(Records with modeling code)
══════════════════════════════

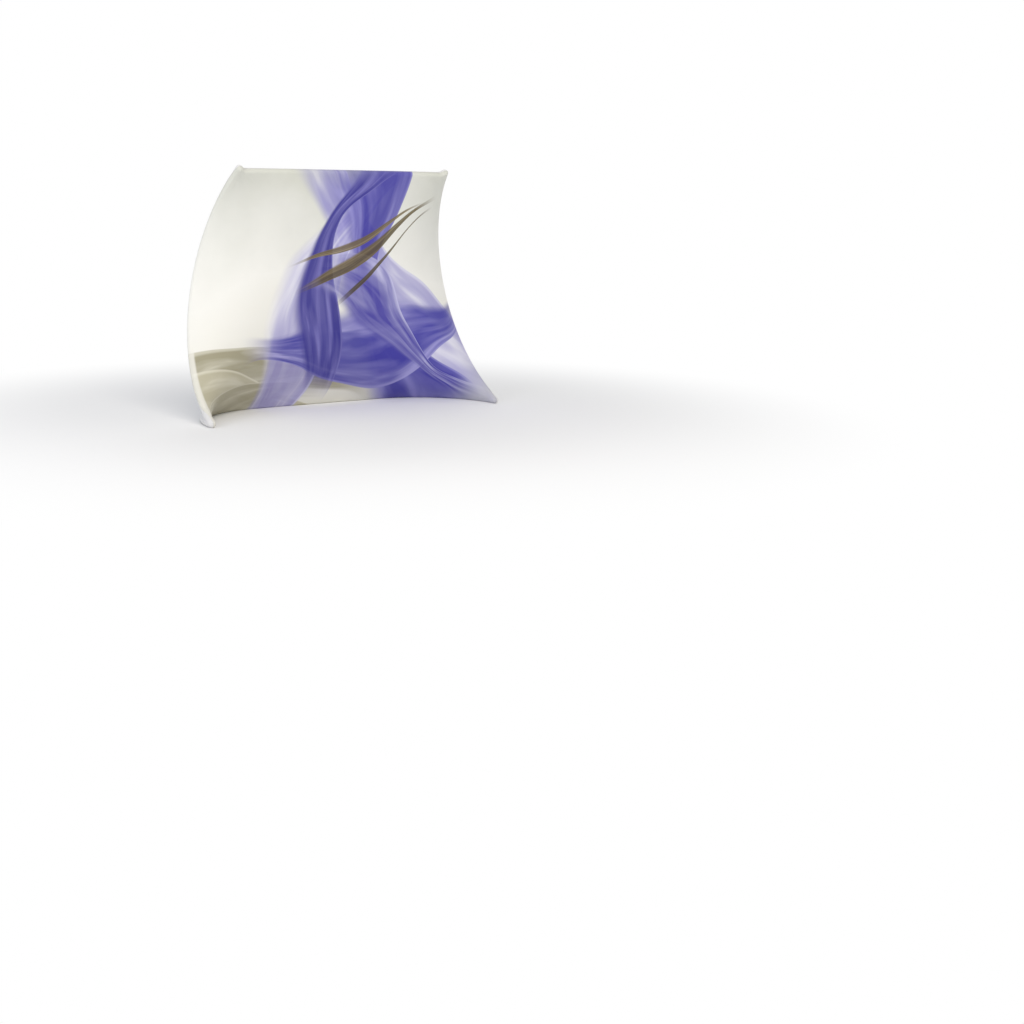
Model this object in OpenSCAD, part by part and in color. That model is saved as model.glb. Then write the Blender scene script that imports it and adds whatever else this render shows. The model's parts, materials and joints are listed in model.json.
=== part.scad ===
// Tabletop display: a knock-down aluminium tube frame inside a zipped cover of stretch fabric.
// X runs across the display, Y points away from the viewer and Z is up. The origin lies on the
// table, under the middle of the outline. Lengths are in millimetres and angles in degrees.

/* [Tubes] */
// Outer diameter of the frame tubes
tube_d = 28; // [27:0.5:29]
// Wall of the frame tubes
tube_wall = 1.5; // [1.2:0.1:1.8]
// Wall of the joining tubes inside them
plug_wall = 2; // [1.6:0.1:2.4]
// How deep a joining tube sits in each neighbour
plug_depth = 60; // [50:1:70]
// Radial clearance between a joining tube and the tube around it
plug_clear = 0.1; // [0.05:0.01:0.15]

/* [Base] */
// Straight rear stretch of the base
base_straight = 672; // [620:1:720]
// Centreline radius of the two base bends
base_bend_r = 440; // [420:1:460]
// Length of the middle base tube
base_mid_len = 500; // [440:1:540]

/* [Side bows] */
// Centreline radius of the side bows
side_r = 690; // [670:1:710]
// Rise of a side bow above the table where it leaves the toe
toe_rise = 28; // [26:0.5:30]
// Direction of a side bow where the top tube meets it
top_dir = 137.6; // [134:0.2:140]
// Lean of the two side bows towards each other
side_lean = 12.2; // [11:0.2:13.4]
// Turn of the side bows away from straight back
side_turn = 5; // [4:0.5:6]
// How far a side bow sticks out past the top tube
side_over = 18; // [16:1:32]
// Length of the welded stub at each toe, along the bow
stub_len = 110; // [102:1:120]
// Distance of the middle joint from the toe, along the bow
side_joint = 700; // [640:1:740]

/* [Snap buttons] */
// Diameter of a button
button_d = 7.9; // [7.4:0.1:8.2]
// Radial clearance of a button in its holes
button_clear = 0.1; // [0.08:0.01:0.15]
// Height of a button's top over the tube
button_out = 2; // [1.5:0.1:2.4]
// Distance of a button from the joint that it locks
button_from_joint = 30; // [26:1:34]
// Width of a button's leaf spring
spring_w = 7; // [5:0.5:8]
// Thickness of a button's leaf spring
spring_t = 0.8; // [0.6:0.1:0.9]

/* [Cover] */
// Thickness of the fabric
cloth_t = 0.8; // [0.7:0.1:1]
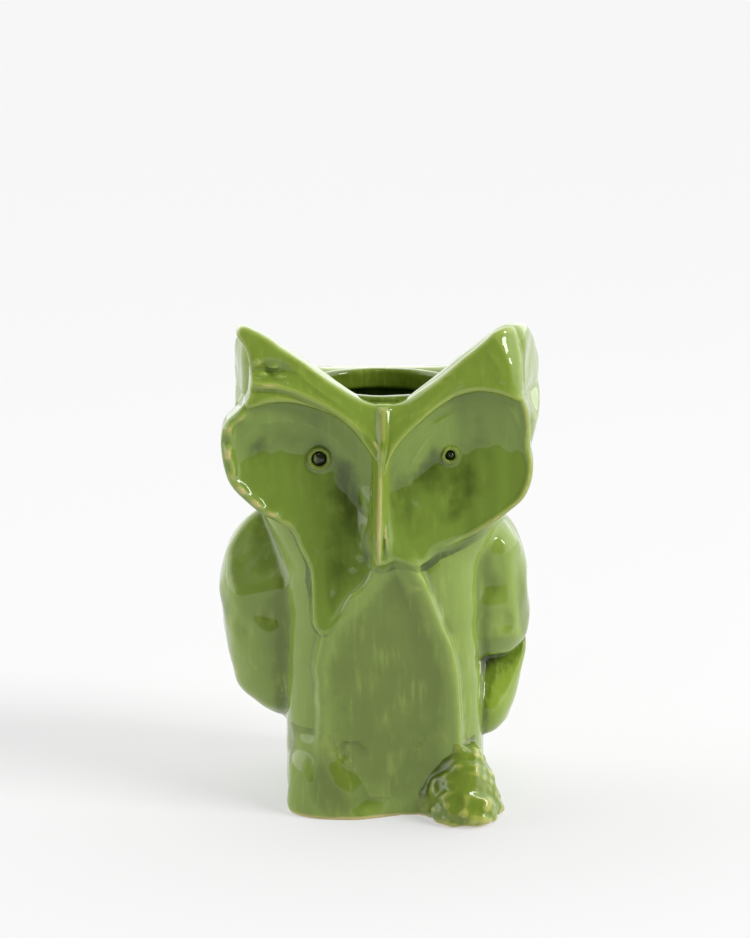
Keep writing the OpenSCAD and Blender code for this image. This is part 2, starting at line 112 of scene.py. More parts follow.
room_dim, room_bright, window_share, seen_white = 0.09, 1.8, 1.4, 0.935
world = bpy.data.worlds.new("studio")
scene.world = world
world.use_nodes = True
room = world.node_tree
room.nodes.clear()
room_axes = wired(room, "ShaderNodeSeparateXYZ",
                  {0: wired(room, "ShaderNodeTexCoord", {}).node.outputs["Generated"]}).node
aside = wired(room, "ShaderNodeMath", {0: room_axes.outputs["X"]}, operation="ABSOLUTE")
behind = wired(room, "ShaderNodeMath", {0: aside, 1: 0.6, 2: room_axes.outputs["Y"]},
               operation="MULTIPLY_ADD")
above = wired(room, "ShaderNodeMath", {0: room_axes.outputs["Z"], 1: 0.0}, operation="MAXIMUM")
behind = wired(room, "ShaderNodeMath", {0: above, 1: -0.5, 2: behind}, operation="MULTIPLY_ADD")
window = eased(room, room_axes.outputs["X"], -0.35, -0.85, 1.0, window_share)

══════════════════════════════

* WHAT THE EXERCISE ASKS
Return the entries above exactly as they appear.

* RESULT BELOW
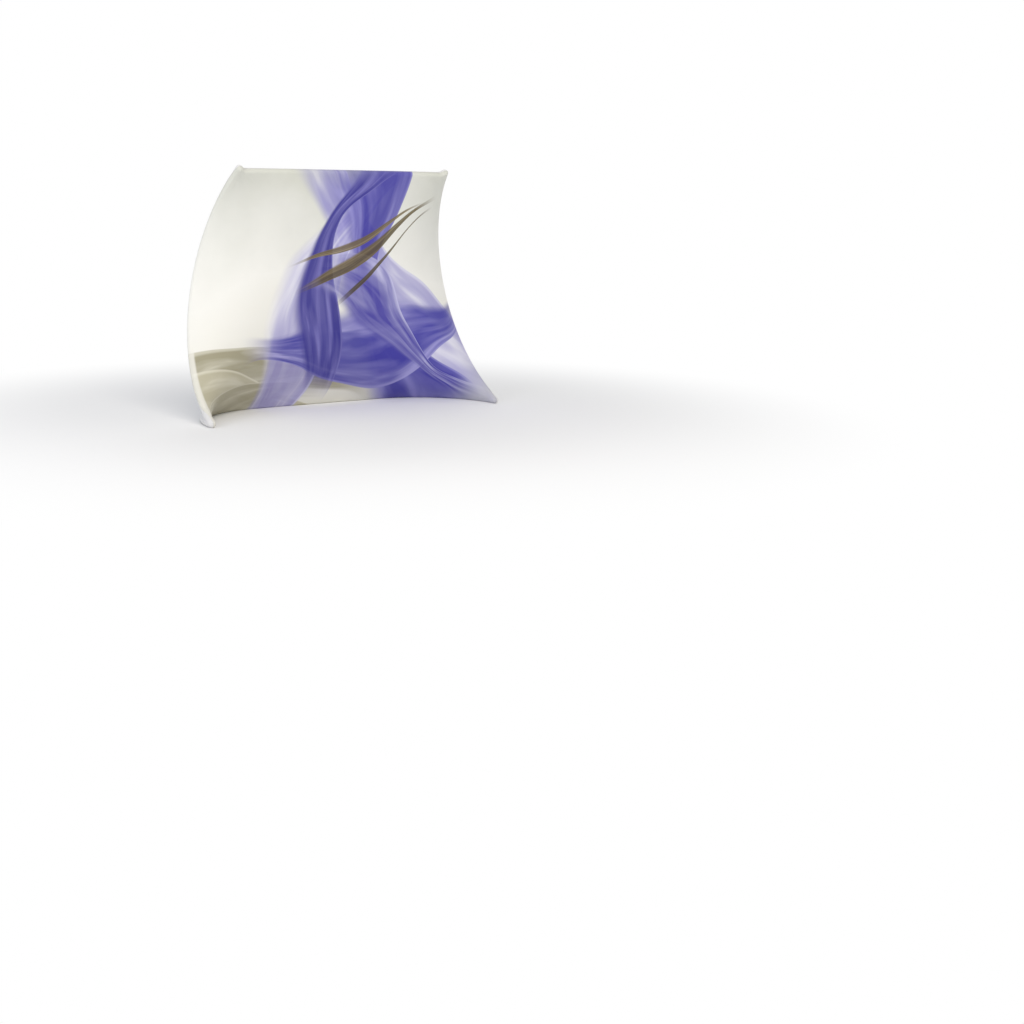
Model this object in OpenSCAD, part by part and in color. That model is saved as model.glb. Then write the Blender scene script that imports it and adds whatever else this render shows. The model's parts, materials and joints are listed in model.json.
=== part.scad ===
// Tabletop display: a knock-down aluminium tube frame inside a zipped cover of stretch fabric.
// X runs across the display, Y points away from the viewer and Z is up. The origin lies on the
// table, under the middle of the outline. Lengths are in millimetres and angles in degrees.

/* [Tubes] */
// Outer diameter of the frame tubes
tube_d = 28; // [27:0.5:29]
// Wall of the frame tubes
tube_wall = 1.5; // [1.2:0.1:1.8]
// Wall of the joining tubes inside them
plug_wall = 2; // [1.6:0.1:2.4]
// How deep a joining tube sits in each neighbour
plug_depth = 60; // [50:1:70]
// Radial clearance between a joining tube and the tube around it
plug_clear = 0.1; // [0.05:0.01:0.15]

/* [Base] */
// Straight rear stretch of the base
base_straight = 672; // [620:1:720]
// Centreline radius of the two base bends
base_bend_r = 440; // [420:1:460]
// Length of the middle base tube
base_mid_len = 500; // [440:1:540]

/* [Side bows] */
// Centreline radius of the side bows
side_r = 690; // [670:1:710]
// Rise of a side bow above the table where it leaves the toe
toe_rise = 28; // [26:0.5:30]
// Direction of a side bow where the top tube meets it
top_dir = 137.6; // [134:0.2:140]
// Lean of the two side bows towards each other
side_lean = 12.2; // [11:0.2:13.4]
// Turn of the side bows away from straight back
side_turn = 5; // [4:0.5:6]
// How far a side bow sticks out past the top tube
side_over = 18; // [16:1:32]
// Length of the welded stub at each toe, along the bow
stub_len = 110; // [102:1:120]
// Distance of the middle joint from the toe, along the bow
side_joint = 700; // [640:1:740]

/* [Snap buttons] */
// Diameter of a button
button_d = 7.9; // [7.4:0.1:8.2]
// Radial clearance of a button in its holes
button_clear = 0.1; // [0.08:0.01:0.15]
// Height of a button's top over the tube
button_out = 2; // [1.5:0.1:2.4]
// Distance of a button from the joint that it locks
button_from_joint = 30; // [26:1:34]
// Width of a button's leaf spring
spring_w = 7; // [5:0.5:8]
// Thickness of a button's leaf spring
spring_t = 0.8; // [0.6:0.1:0.9]

/* [Cover] */
// Thickness of the fabric
cloth_t = 0.8; // [0.7:0.1:1]
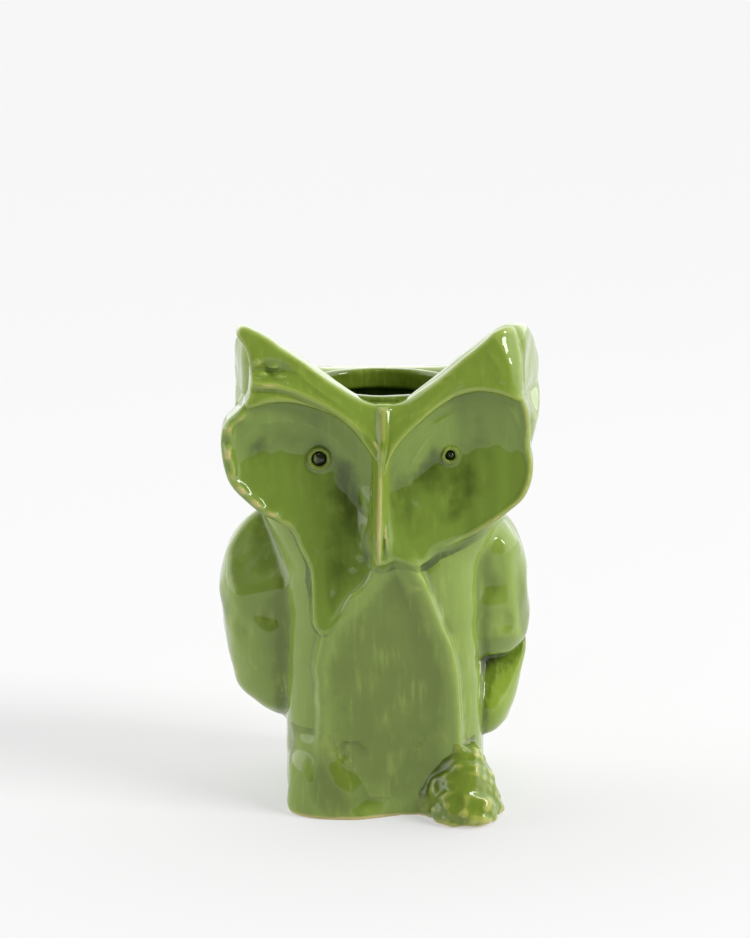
Keep writing the OpenSCAD and Blender code for this image. This is part 2, starting at line 112 of scene.py. More parts follow.
room_dim, room_bright, window_share, seen_white = 0.09, 1.8, 1.4, 0.935
world = bpy.data.worlds.new("studio")
scene.world = world
world.use_nodes = True
room = world.node_tree
room.nodes.clear()
room_axes = wired(room, "ShaderNodeSeparateXYZ",
                  {0: wired(room, "ShaderNodeTexCoord", {}).node.outputs["Generated"]}).node
aside = wired(room, "ShaderNodeMath", {0: room_axes.outputs["X"]}, operation="ABSOLUTE")
behind = wired(room, "ShaderNodeMath", {0: aside, 1: 0.6, 2: room_axes.outputs["Y"]},
               operation="MULTIPLY_ADD")
above = wired(room, "ShaderNodeMath", {0: room_axes.outputs["Z"], 1: 0.0}, operation="MAXIMUM")
behind = wired(room, "ShaderNodeMath", {0: above, 1: -0.5, 2: behind}, operation="MULTIPLY_ADD")
window = eased(room, room_axes.outputs["X"], -0.35, -0.85, 1.0, window_share)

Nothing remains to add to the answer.